■ **Directive**
Give the data a second time, exactly and in full.
-.-.-
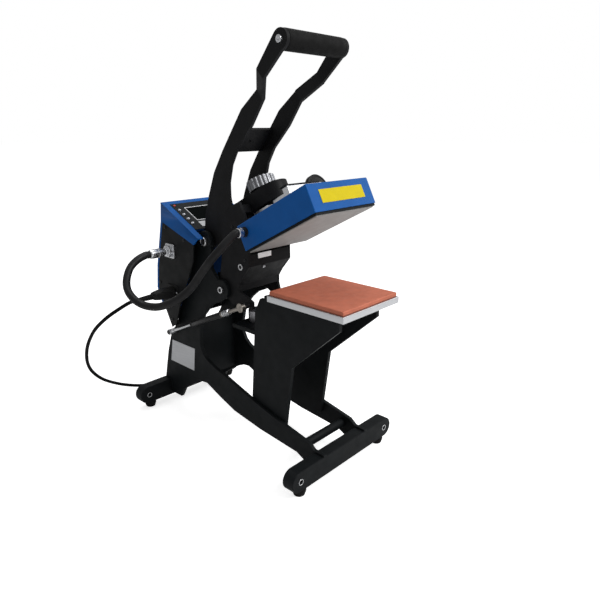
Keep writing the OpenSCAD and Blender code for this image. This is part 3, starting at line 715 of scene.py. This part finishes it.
# Mains inlet: a black moulded socket with a flange and two screws, below the conduit.
inlet_body = rounded_copy("inlet", "inlet_socket", 0.0008)
inlet_screws = joined("inlet_screws", [
    socket_screw("screw", (-0.0858, INLET[0] + dy, INLET[1]), (-1, 0, 0), 0.0022, 0.0012)
    for dy in (-0.0155, 0.0155)])
fitted(inlet_body, moulded_black, "frame", "black_plastic", "inlet_socket")
fitted(inlet_screws, bright_zinc, "frame", "bright_steel")


# Rating plate: a thin satin plate with four straight sides, stuck to the left side plate.
# It carries no print.
label_silver = new_finish("label_silver", (0.60, 0.61, 0.63), 0.36, metallic=0.25)
mottled(label_silver, 0.05, 70, stretch=(1, 1, 9))
rubbed(label_silver, 0.30, 0.44, 110, stretch=(1, 1, 9))
embossed(label_silver, 0.08, 0.0002, 800)
fitted(rounded_copy("rating_label", "rating_plate", 0.0003), label_silver,
       "frame", "panel_metal", "rating_plate")


# Lower platen: a machined aluminium plate with a silicone pad, on a folded black support.
# A round magnet on a shelf behind it holds the closed arm.
def machined(name, colour, roughness, stretch):
    finish = new_finish(name, colour, roughness, metallic=1.0)
    mottled(finish, 0.06, 90, stretch)
    rubbed(finish, roughness - 0.07, roughness + 0.09, 160, stretch=stretch)
    embossed(finish, 0.16, 0.00015, 420, stretch=stretch)
    return finish


milled = machined("milled_aluminium", (0.66, 0.67, 0.69), 0.34, (1, 14, 14))
silicone_red = new_finish("silicone_red", (0.52, 0.15, 0.085), 0.62, specular=0.35)
mottled(silicone_red, 0.08, 60)
rubbed(silicone_red, 0.54, 0.7, 90)
embossed(silicone_red, 0.3, 0.0003, 1300)
ground_steel = machined("ground_steel", (0.32, 0.32, 0.34), 0.36, (1, 1, 1))
fitted(rounded_copy("lower_platen_plate", "lower_platen", 0.0014, 3), milled,
       "frame", "aluminium", "lower_platen")
fitted(rounded_copy("silicone_sheet", "silicone_pad", 0.0022, 4), silicone_red,
       "frame", "silicone", "silicone_pad")
fitted(rounded_copy("platen_stand", "platen_support", 0.0010), frame_black,
       "frame", "black_steel", "platen_support")
fitted(rounded_copy("catch_magnet", "magnet", 0.0010), ground_steel,
       "frame", "magnet_steel", "magnet")


# Gas spring: a plated rod from a stud on the frame, a black painted cylinder, and a passivated
# end with bright rings and its eye on the arm's stud.
STUD = Vector((-0.077, 0.217, 0.186))
ARM_STUD = Vector((-0.077, -0.027, 0.298))
spring_way = (ARM_STUD - STUD).normalized()
CYLINDER_START = 0.089
CYLINDER_LENGTH = 0.114
SHAFT_RADIUS = 0.0030
SHAFT_END = 0.1420
END_RING_STARTS = (0.2090, 0.2150, 0.2210, 0.2270)
spring_black = new_finish("spring_black", (0.012, 0.012, 0.013), 0.34, specular=0.3)
mottled(spring_black, 0.15, 50)
rubbed(spring_black, 0.28, 0.42, 80)
embossed(spring_black, 0.1, 0.0002, 900)
passivated = new_finish("passivated", (0.30, 0.275, 0.245), 0.3, metallic=1.0)
mottled(passivated, 0.3, 160)
rubbed(passivated, 0.22, 0.40, 240)
embossed(passivated, 0.15, 0.0002, 700)

fitted(rounded_copy("spring_stud", "gas_frame_stud", 0.0006), dark_screw,
       "frame", "bright_steel", "gas_frame_stud")
spring_eye = turned_stack("eye", [(-0.0066, 0.0058), (-0.0060, 0.0064), (0.0060, 0.0064),
                                  (0.0066, 0.0058)], 36, STUD, (1, 0, 0))
spring_neck = turned_stack("neck", [(0.0040, 0.0046), (0.0150, 0.0046), (0.0165, 0.0038)], 36,
                           STUD, spring_way)
spring_shaft = turned_stack("shaft", [(0.0140, SHAFT_RADIUS), (SHAFT_END, SHAFT_RADIUS)], 36,
                            STUD, spring_way)
fitted(joined("spring_rod", [spring_eye, spring_neck, spring_shaft]), bright_zinc,
       "spring_rod", "bright_steel", "gas_rod")
CYLINDER_RINGS = [(0, 0.0036), (0, 0.0050), (0.0012, 0.0060), (0.0060, 0.0060), (0.0066, 0.0057),
                  (0.0076, 0.0057), (0.0082, 0.0060), (CYLINDER_LENGTH - 0.0020, 0.0060),
                  (CYLINDER_LENGTH, 0.0048)]
fitted(turned_stack("spring_cylinder", CYLINDER_RINGS, 40, STUD + spring_way * CYLINDER_START,
                    spring_way), spring_black, "spring_cylinder", "black_steel", "gas_cylinder")
end_rings = joined("end_rings", [
    turned_stack("ring", [(at, 0.0056), (at + 0.0003, 0.0062), (at + 0.0021, 0.0062),
                          (at + 0.0024, 0.0056)], 36, STUD, spring_way)
    for at in END_RING_STARTS])
fitted(end_rings, bright_zinc, "spring_cylinder", "brass_plate")
fitted(rounded_copy("spring_end", "gas_end", 0.0006, corner=40), passivated,
       "spring_cylinder", "brass_plate", "gas_end")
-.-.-
■ **Solution to the problem**
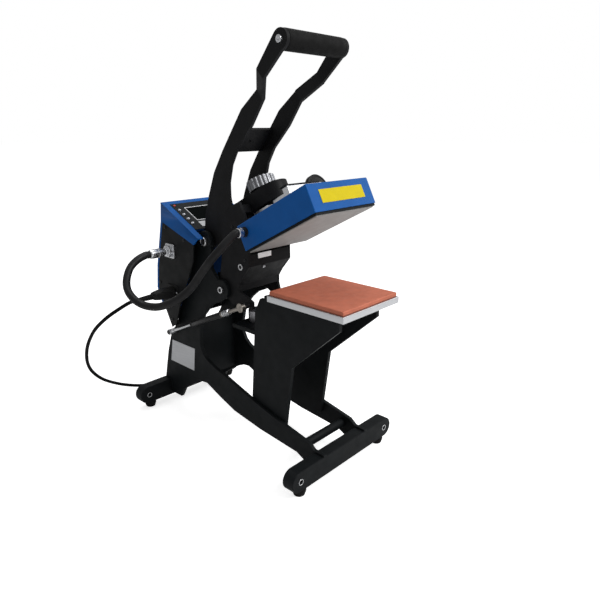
Keep writing the OpenSCAD and Blender code for this image. This is part 3, starting at line 715 of scene.py. This part finishes it.
# Mains inlet: a black moulded socket with a flange and two screws, below the conduit.
inlet_body = rounded_copy("inlet", "inlet_socket", 0.0008)
inlet_screws = joined("inlet_screws", [
    socket_screw("screw", (-0.0858, INLET[0] + dy, INLET[1]), (-1, 0, 0), 0.0022, 0.0012)
    for dy in (-0.0155, 0.0155)])
fitted(inlet_body, moulded_black, "frame", "black_plastic", "inlet_socket")
fitted(inlet_screws, bright_zinc, "frame", "bright_steel")


# Rating plate: a thin satin plate with four straight sides, stuck to the left side plate.
# It carries no print.
label_silver = new_finish("label_silver", (0.60, 0.61, 0.63), 0.36, metallic=0.25)
mottled(label_silver, 0.05, 70, stretch=(1, 1, 9))
rubbed(label_silver, 0.30, 0.44, 110, stretch=(1, 1, 9))
embossed(label_silver, 0.08, 0.0002, 800)
fitted(rounded_copy("rating_label", "rating_plate", 0.0003), label_silver,
       "frame", "panel_metal", "rating_plate")


# Lower platen: a machined aluminium plate with a silicone pad, on a folded black support.
# A round magnet on a shelf behind it holds the closed arm.
def machined(name, colour, roughness, stretch):
    finish = new_finish(name, colour, roughness, metallic=1.0)
    mottled(finish, 0.06, 90, stretch)
    rubbed(finish, roughness - 0.07, roughness + 0.09, 160, stretch=stretch)
    embossed(finish, 0.16, 0.00015, 420, stretch=stretch)
    return finish


milled = machined("milled_aluminium", (0.66, 0.67, 0.69), 0.34, (1, 14, 14))
silicone_red = new_finish("silicone_red", (0.52, 0.15, 0.085), 0.62, specular=0.35)
mottled(silicone_red, 0.08, 60)
rubbed(silicone_red, 0.54, 0.7, 90)
embossed(silicone_red, 0.3, 0.0003, 1300)
ground_steel = machined("ground_steel", (0.32, 0.32, 0.34), 0.36, (1, 1, 1))
fitted(rounded_copy("lower_platen_plate", "lower_platen", 0.0014, 3), milled,
       "frame", "aluminium", "lower_platen")
fitted(rounded_copy("silicone_sheet", "silicone_pad", 0.0022, 4), silicone_red,
       "frame", "silicone", "silicone_pad")
fitted(rounded_copy("platen_stand", "platen_support", 0.0010), frame_black,
       "frame", "black_steel", "platen_support")
fitted(rounded_copy("catch_magnet", "magnet", 0.0010), ground_steel,
       "frame", "magnet_steel", "magnet")


# Gas spring: a plated rod from a stud on the frame, a black painted cylinder, and a passivated
# end with bright rings and its eye on the arm's stud.
STUD = Vector((-0.077, 0.217, 0.186))
ARM_STUD = Vector((-0.077, -0.027, 0.298))
spring_way = (ARM_STUD - STUD).normalized()
CYLINDER_START = 0.089
CYLINDER_LENGTH = 0.114
SHAFT_RADIUS = 0.0030
SHAFT_END = 0.1420
END_RING_STARTS = (0.2090, 0.2150, 0.2210, 0.2270)
spring_black = new_finish("spring_black", (0.012, 0.012, 0.013), 0.34, specular=0.3)
mottled(spring_black, 0.15, 50)
rubbed(spring_black, 0.28, 0.42, 80)
embossed(spring_black, 0.1, 0.0002, 900)
passivated = new_finish("passivated", (0.30, 0.275, 0.245), 0.3, metallic=1.0)
mottled(passivated, 0.3, 160)
rubbed(passivated, 0.22, 0.40, 240)
embossed(passivated, 0.15, 0.0002, 700)

fitted(rounded_copy("spring_stud", "gas_frame_stud", 0.0006), dark_screw,
       "frame", "bright_steel", "gas_frame_stud")
spring_eye = turned_stack("eye", [(-0.0066, 0.0058), (-0.0060, 0.0064), (0.0060, 0.0064),
                                  (0.0066, 0.0058)], 36, STUD, (1, 0, 0))
spring_neck = turned_stack("neck", [(0.0040, 0.0046), (0.0150, 0.0046), (0.0165, 0.0038)], 36,
                           STUD, spring_way)
spring_shaft = turned_stack("shaft", [(0.0140, SHAFT_RADIUS), (SHAFT_END, SHAFT_RADIUS)], 36,
                            STUD, spring_way)
fitted(joined("spring_rod", [spring_eye, spring_neck, spring_shaft]), bright_zinc,
       "spring_rod", "bright_steel", "gas_rod")
CYLINDER_RINGS = [(0, 0.0036), (0, 0.0050), (0.0012, 0.0060), (0.0060, 0.0060), (0.0066, 0.0057),
                  (0.0076, 0.0057), (0.0082, 0.0060), (CYLINDER_LENGTH - 0.0020, 0.0060),
                  (CYLINDER_LENGTH, 0.0048)]
fitted(turned_stack("spring_cylinder", CYLINDER_RINGS, 40, STUD + spring_way * CYLINDER_START,
                    spring_way), spring_black, "spring_cylinder", "black_steel", "gas_cylinder")
end_rings = joined("end_rings", [
    turned_stack("ring", [(at, 0.0056), (at + 0.0003, 0.0062), (at + 0.0021, 0.0062),
                          (at + 0.0024, 0.0056)], 36, STUD, spring_way)
    for at in END_RING_STARTS])
fitted(end_rings, bright_zinc, "spring_cylinder", "brass_plate")
fitted(rounded_copy("spring_end", "gas_end", 0.0006, corner=40), passivated,
       "spring_cylinder", "brass_plate", "gas_end")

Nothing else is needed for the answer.